━━ RECORDS FOR PROCESSING

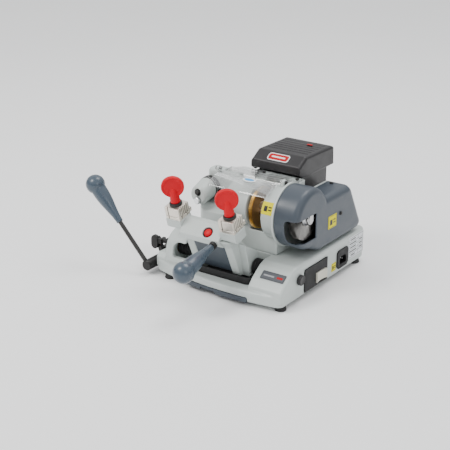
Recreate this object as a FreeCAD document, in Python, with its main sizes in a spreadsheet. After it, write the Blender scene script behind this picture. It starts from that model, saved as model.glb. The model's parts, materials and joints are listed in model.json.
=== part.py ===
import FreeCAD, Part
import math
import os
import re
import Sketcher

# Key duplicating machine. Millimetres. Drawing axes: X to the operator's right, Y away from the
# operator, Z up from the table. Every sub-part is drawn in these axes and then shifted, so that
# the middle of the machine's footprint is the origin.

SIZES = {
    # shift from the drawing's zero to the middle of the footprint
    "shift_x": 73.34, "shift_y": 61.01,
    # base casting: a bowed front lip, a raised rear deck, a right leg and a left arm with an arch
    "base_left": -146, "base_right": 150, "base_rear": 160, "base_under": 10,
    "lip_top": 31, "lip_round": 4, "bow_radius": 604, "bow_x": 35, "bow_front": -161.5,
    "corner_round": 14, "deck_top": 72, "deck_front": -70.3, "deck_left": -94, "deck_round": 5,
    "ledge_top": 44, "ledge_front": -134, "base_wall": 6,
    "leg_left": 78, "leg_front": -152, "leg_knee_y": -98, "leg_slope_y": -112, "leg_slope_z": 67,
    "leg_foot_y": -137, "leg_foot_z": 49.5, "leg_toe_y": -149, "leg_toe_z": 38, "leg_round": 12,
    "arch_left": -122, "arch_right": -79, "arch_radius": 38, "arch_inner": 29, "arch_end": -112,
    "arch_mouth_left": -105, "arch_mouth_low": 44, "arch_mouth_high": 74,
    "recess_left": -58, "recess_front": -135, "recess_floor": 20, "recess_round": 20,
    "chute_left": 6, "chute_right": 60, "chute_front": -118, "chute_rear": -76,
    "bay_left": 118, "bay_front": -112, "bay_top": 60,
    # carriage shaft and its bushes
    "shaft_y": -97, "shaft_z": 54, "shaft_radius": 9, "shaft_left": -141, "shaft_right": 96,
    "bush_radius": 13, "bush_long": 14, "shaft_bore_end": 114, "run_gap": 0.05,
    "bellows_outer": 15.5, "bellows_inner": 10,
    # feet, underside plate, mat, chip tray
    "foot_radius": 11, "foot_left_x": -112, "foot_right_x": 139, "foot_front_y": -134,
    "foot_rear_y": 137, "foot_rear_left_x": -132,
    "plate_thick": 1.5, "plate_left": -118, "plate_right": 124, "plate_front": -44, "plate_rear": 154,
    "mat_thick": 2, "mat_top": 43, "tray_left": -60, "tray_right": 81, "tray_rear": -52, "tray_gap": 0.6,
    "tray_low": 8, "tray_high": 17, "tray_wall": 1.6, "tray_flange": 2.5, "tray_strip_rear": -150,
    "tray_notch_left": -23, "tray_notch_right": 11,
    # labels and side fittings
    "label_thick": 0.5, "name_left": 93, "name_long": 50, "name_high": 18,
    "rating_front": 92, "rating_rear": 151, "rating_low": 22, "rating_high": 67,
    "switch_front": -71, "switch_rear": 9, "switch_low": 14, "switch_high": 57, "switch_deep": 28,
    "rocker_front": -32, "rocker_rear": 6, "rocker_low": 17, "rocker_high": 39, "rocker_proud": 5,
    "inlet_front": 46, "inlet_rear": 89, "inlet_low": 17, "inlet_high": 55, "inlet_deep": 26,
    "side_knob_y": -90, "side_knob_z": 46, "side_knob_radius": 10, "side_knob_long": 8,
    # head casting and spindle
    "spindle_y": -45, "spindle_z": 149, "barrel_radius": 40, "drum_radius": 50, "slot_radius": 44,
    "head_left": -94, "cheek_right": -60, "slot_left": 27, "slot_right": 67, "column_right": 88,
    "head_right": 96, "head_rear": 12, "cheek_front": -37, "cheek_top": 201, "cheek_foot": 126,
    "spine_top": 199, "head_top_rear": -14, "rib_left": 4, "barrel_left": -24, "column_round": 16,
    "cheek_round": 8,
    "bearing_outer": 21, "bearing_wide": 12, "bearing_inner_x": 68, "bearing_outer_x": 83,
    "spindle_radius": 10, "arbor_radius": 8, "arbor_left": 23, "spindle_right": 146,
    "cutter_radius": 40, "cutter_left": 34, "cutter_wide": 6, "cutter_teeth": 40,
    "pulley_left": 104, "pulley_wide": 10, "driven_pulley_radius": 18, "drive_pulley_radius": 24,
    "brush_left": 122, "brush_wide": 16, "brush_radius": 42, "brush_hub_radius": 13,
    # belt cover and its back plate
    "cover_left": 100, "cover_right": 150, "cover_radius": 58, "cover_rim": 60, "cover_wall": 3,
    "cover_top": 176, "cover_top_rear": 90, "cover_under": 76, "cover_under_front": -15,
    "cover_round": 13, "window_left": 122, "window_rear": -34, "window_low": 110,
    "window_high": 158, "window_round": 9,
    # motor and its covers
    "motor_y": 70, "motor_z": 128, "motor_radius": 46, "motor_left": -12, "motor_right": 76,
    "rotor_radius": 19, "motor_shaft_radius": 7,
    "plinth_left": -20, "plinth_right": 80, "plinth_front": 14, "plinth_rear": 123,
    "plinth_top": 194, "sheet_wall": 3,
    "hood_left": -25, "hood_right": 84, "hood_front": 11, "hood_rear": 139, "hood_low": 194.5,
    "hood_nose": 219, "hood_break": 36, "hood_top": 234, "hood_round": 6,
    "groove_first": 52, "groove_pitch": 12.5, "groove_wide": 5, "groove_count": 7, "groove_margin": 9,
    "groove_deep": 2.2,
    # clear shield, its hinge and the clear strip behind it
    "shield_inner": 54, "shield_thick": 1.5, "shield_left": -57, "shield_right": 77,
    "shield_front_angle": 41, "hinge_y": -42, "hinge_z": 206, "lug_radius": 6, "lug_wide": 6,
    "strip_left": -55, "strip_right": 95.5, "strip_front": -33, "strip_rear": 9, "strip_thick": 2,
    # tracer
    "tracer_x": -84, "tracer_z": 164, "tracer_radius": 7, "tracer_tip": -86, "ring_radius": 22.5,
    "ring_front": -51, "nose_front": -82, "nose_rear_radius": 21, "nose_front_radius": 18.5,
    "nose_drop": 8, "lock_drop": 16, "lock_radius": 7, "lock_tip": -87,
    # carriage
    "clamp_left_x": -79, "clamp_spacing": 121, "clamp_y": -149, "clamp_z": 139.5, "clamp_lean": 15,
    "pad_half": 17, "pad_deep": 22, "pad_chamfer": 6, "pad_low": 119,
    "bridge_foot_y": -170, "bridge_foot_z": 117, "bridge_rise": 23,
    "bridge_rear": -134, "boss_radius": 17, "leg_left_x": -60, "leg_right_x": 27, "leg_wide": 17,
    "leg_bottom": 40, "leg_front_y": -124, "boss_right": 58, "window_top": 98, "panel_thick": 2.5,
    "button_x": -4, "button_y": -160.5, "button_z": 126.5, "button_tilt": 45,
    "button_radius": 8, "button_well": 10.5, "button_deep": 9,
    # clamps
    "jaw_half": 16, "lower_jaw_high": 6, "jaw_gap": 0.6, "jaws_high": 25, "jaw_nose": 6,
    "stud_radius": 5, "stud_deep": 15, "collar_radius": 11, "collar_high": 5, "knob_radius": 21.6,
    "knob_high": 63, "knob_thick": 10, "knob_neck": 7, "knob_yaw": 35,
    # front lever on the carriage
    "front_lever_x": 19, "front_lever_y": -171, "front_lever_z": 112, "front_lever_tilt": 104,
    "front_ball_at": 95, "front_ball_radius": 20, "front_rod_radius": 5,
    # side lever with its crank, and the link that shifts the shaft
    "pivot_x": -158, "pivot_z": 19, "hub_front": -152, "hub_rear": -110, "hub_radius": 10.5,
    "pin_radius": 5, "crank_front": -99, "crank_rear": -91, "crank_x": -172, "crank_z": 54,
    "crank_pin_radius": 3.5, "side_lever_y": -145, "side_lever_tilt": -42.5, "side_rod_radius": 4.2,
    "side_grip_at": 100, "side_ball_at": 189, "side_ball_radius": 19,
    "link_slot_half": 4.8, "link_half": 8, "link_low": 37, "link_high": 65,
}

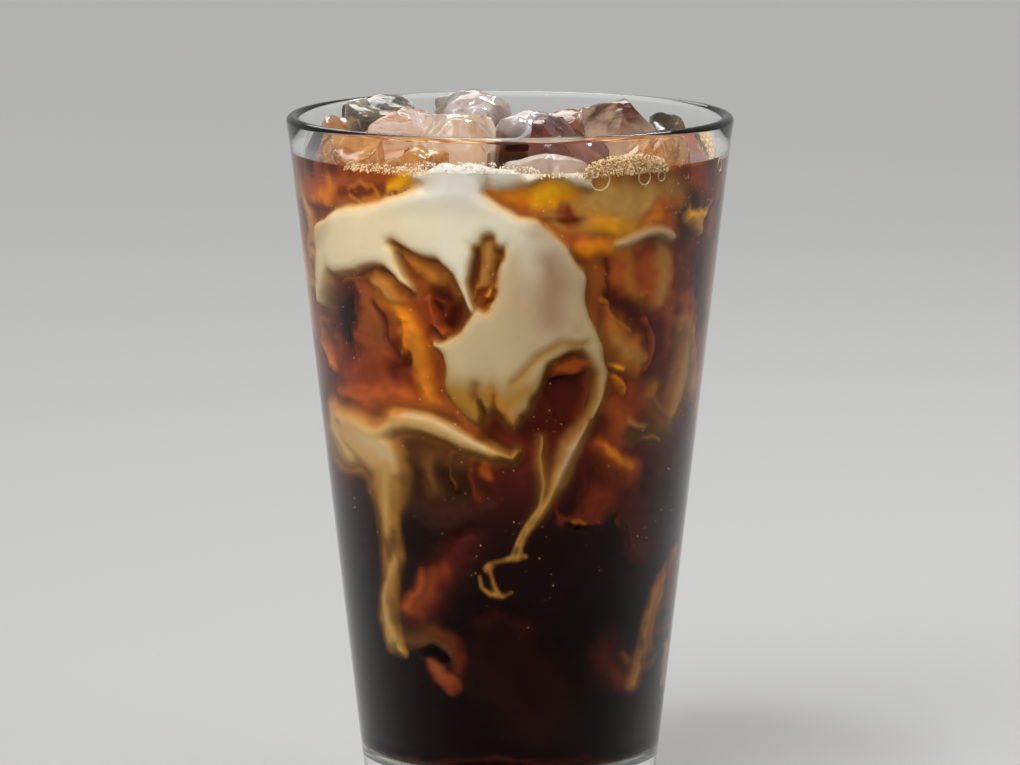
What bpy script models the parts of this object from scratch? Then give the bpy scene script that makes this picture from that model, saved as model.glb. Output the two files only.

━━━━

(STATED GOAL): The lines to return begin at the first line of the records and end at the line holding "# the middle"; please return them exactly, including both, and nothing beyond.

(SOLVED PROBLEM):
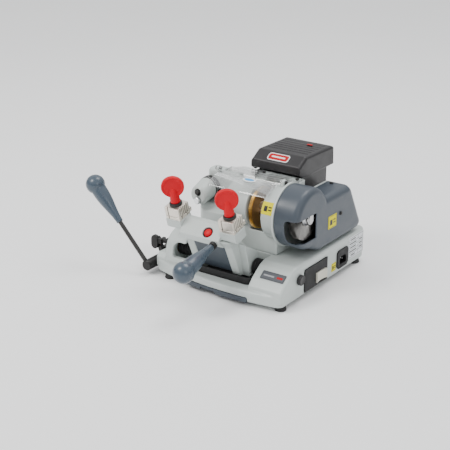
Recreate this object as a FreeCAD document, in Python, with its main sizes in a spreadsheet. After it, write the Blender scene script behind this picture. It starts from that model, saved as model.glb. The model's parts, materials and joints are listed in model.json.
=== part.py ===
import FreeCAD, Part
import math
import os
import re
import Sketcher

# Key duplicating machine. Millimetres. Drawing axes: X to the operator's right, Y away from the
# operator, Z up from the table. Every sub-part is drawn in these axes and then shifted, so that
# the middle of the machine's footprint is the origin.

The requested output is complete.